Self-interacting processes via Doob conditioning
Francesco Coghi, Juan P. Garrahan
TL;DR
This work shows that self-interacting processes with dynamics conditioned on trajectorywise occupation measures can be understood as Doob-optimal transforms of underlying Markov processes. By recasting conditioning as a nonlocal, multi-time constraint and employing a tensor-network formalism, the authors derive that the conditioned dynamics are themselves self-interacting Markov processes, formally realized as Doob dynamics in an extended state space. They illustrate the framework with random walk bridges, excursions, and forced excursions, deriving time-dependent forces and value-function recursions that implement the conditioning.
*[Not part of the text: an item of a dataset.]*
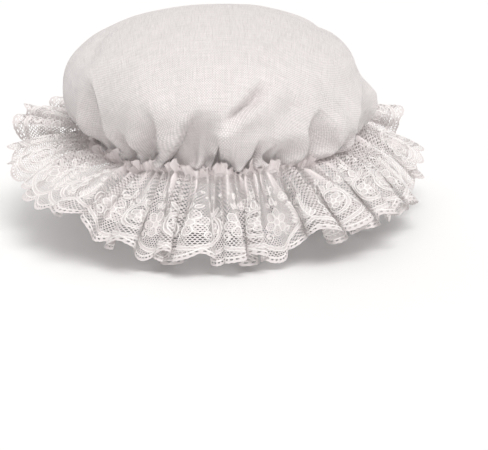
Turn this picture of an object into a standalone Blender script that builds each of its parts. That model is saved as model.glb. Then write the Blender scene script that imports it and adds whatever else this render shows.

The approach provides a unifying perspective on memory effects in stochastic processes and opens avenues for connections to reinforcement learning and open quantum dynamics, with practical tools to construct conditioned ensembles efficiently.
Abstract
We connect self-interacting processes, that is, stochastic processes where transitions depend on the time spent by a trajectory in each configuration, to Doob conditioning. In this way we demonstrate that Markov processes with constrained occupation measures are realised optimally by self-interacting dynamics. We use a tensor network framework to guide our derivations. We illustrate our general results with new perspectives on well-known examples of self-interacting processes, such as random walk bridges, excursions, and forced excursions.